Le Congo doit organiser des élections présidentielles et parlementaires le 30 juillet, les premières véritables élections depuis 1965. Il y a 33 candidats à la présidence, le président actuel, Joseph Kabila, considéré comme le favori, et 10 000 candidats au parlement. Les donateurs internationaux vont consacrer 400 millions de dollars à cette élection. La plupart des bulletins de vote seront distribués par voie aérienne, le pays ne disposant que de moins de 480 kilomètres de routes pavées.

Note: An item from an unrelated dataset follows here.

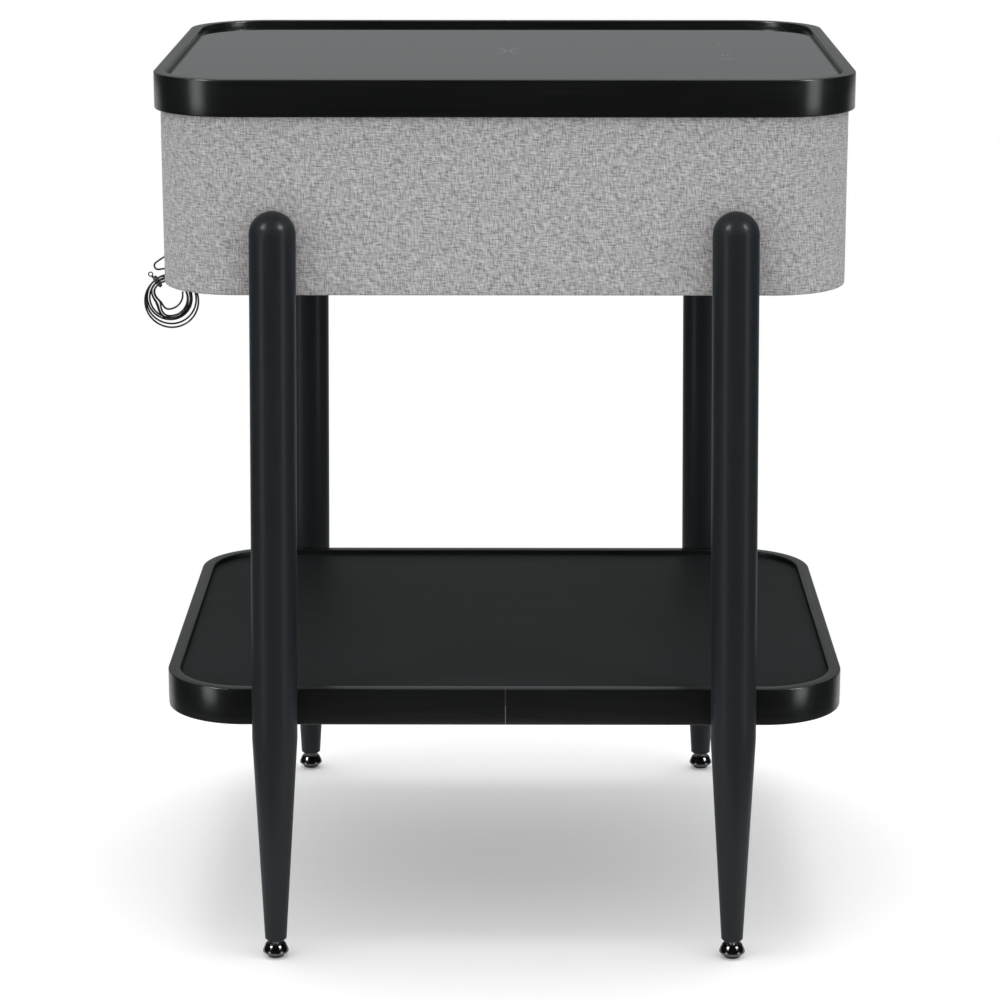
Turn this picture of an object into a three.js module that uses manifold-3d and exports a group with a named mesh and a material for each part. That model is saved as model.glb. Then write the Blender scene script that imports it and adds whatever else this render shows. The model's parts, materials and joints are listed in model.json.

Les Nations Unies ont déployé 17 000 soldats au Congo dans le cadre d’une opération baptisée MONUC. L’Union européenne, pour son premier déploiement extérieur d’envergure, a envoyé 2 500 soldats pour les soutenir, dans le cadre de l’opération Eufor-RDC. Le président Kabila a déclaré qu’il préférerait des soldats de la Communauté de développement de l’Afrique australe (SADC). Mosinuo Lekota, ministre sud-africain de la Défense, a déclaré à la presse en février, à propos de l’Eufor-RDC : «La présence de troupes étrangères au Congo n’est pas nécessaire. Si besoin est, la SADC, dont le Congo est membre, peut en envoyer». Le ministre allemand de la Défense, Franz-Joseph Jung, a défendu l’Eufor-RDC en invoquant un argument qu’il considère comme décisif : «La stabilité de cette région riche en matières premières sera profitable à l’industrie allemande» (Le Monde Diplomatique, juillet 2006). Les impérialistes européens veulent avoir leurs propres troupes sur le terrain pour protéger leurs propres intérêts. Les États-Unis ont également une longue histoire d’implication et d’ingérence au Congo.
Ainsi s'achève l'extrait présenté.